她垂眸,手情不自禁的抚上小腹:“温情,那是我第一次体会到当母亲,可是现实却宛如一道冷冰冰的耳光,我没得选择,我离开了荣世钧,想要在那座繁花的城市站稳脚跟不在被人看低的话,我就必须努力奋斗,我当时如果带着一个孩子,那根本就不可能的,而且我也不可能会有现在的一切了。”
她顿了顿,声音冰冰凉:“我也因为那次人流之后没保养好导致后来的终身不孕,或许这就是老天爷给我惩罚吧。”
我听完有些沉默。
总有那么一种感觉告诉,这里面一定有什么误会。
“温情,这就是我恨他这么多年的原因,他让我失去的太多了,你知道吗?他真的差点,毁了我。”
我犹疑的看着苏云:“这里面,是不是有什么误会?”
“误会?什么误会?”
苏云看着我:“你可能一辈子都体会不到我当时的感受,比较你从来没有亲身经历过,去跟你说了也没有什么用。”

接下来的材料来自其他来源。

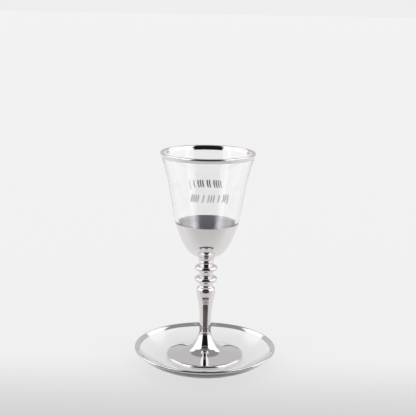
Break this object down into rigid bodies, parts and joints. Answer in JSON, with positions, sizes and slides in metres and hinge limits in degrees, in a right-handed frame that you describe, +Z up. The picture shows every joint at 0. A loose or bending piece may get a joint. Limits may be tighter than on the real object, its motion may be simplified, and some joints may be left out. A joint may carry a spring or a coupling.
{
  "type": "kiddush cup",
  "caption": "Tall-stemmed glass goblet with a silver-coated lower bowl, knopped stem and broad foot, resting on a shallow round glass dish with a coated rim.",
  "frame": {"origin": "centre of the dish's underside, on the surface that it stands on", "axes": "+Z up along the axis that the goblet and the dish share; -Y is the side that faces a viewer, +X is to the viewer's right"},
  "size_m": [0.1064, 0.1064, 0.1604],
  "materials": {
    "clear_glass": "clear pressed glass, polished",
    "silver_coat": "thin silver-coloured mirror coat on the glass"
  },
  "bodies": {
    "root": {"goblet": "clear_glass", "plate": "clear_glass"}
  },
  "joints": []
}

我笑了,淡然:“苏云,你记不记得这句话我曾经也对你说过。”
我站起来走到她面前,顿下语气来。
“我当时也觉得,就算我把我所有的不甘难受都吐露出来,你们不可能真真实实完完全全的体会到我有多么难过。”
“可是,你不要忘了,当初的我也不得放弃我的一个孩子,也对那个不惜一切去爱的人心灰意冷过。”
“我们的经历何其相似,我因为人流的关系,差点怀不了孩子,就算怀了恩恩,也在难产中九死一生。”
“当时的我,跟你的感受差不了多少,可是现在呢,我可以好好的跟他坐在一起吃饭,好好的讲话。”
“可是无论如何,我们就是回不到从前了,一切都已经无力回天了。”
我拉起她的手:“你知道那天为什么荣世钧会那么出格么?”
她皱眉没有说话,眼神带着不解与一丝期待。
我笑了笑:“我偷偷观察过,他从你出场,眼神就没有离开过半分。后来知道我是你邀请过来的人,才做出那种荒唐的举动,并且刻意张扬的让你知道?这是为什么?”
苏云抿紧了唇,一言不发。
我又说:我相信,在他心里最深最不为人知的角落里,一定藏着一个你。你们不妨勇敢一些,去握住双方的手,将那些误会都解开,不要像我一样,最终落到那种无力回天的地步。”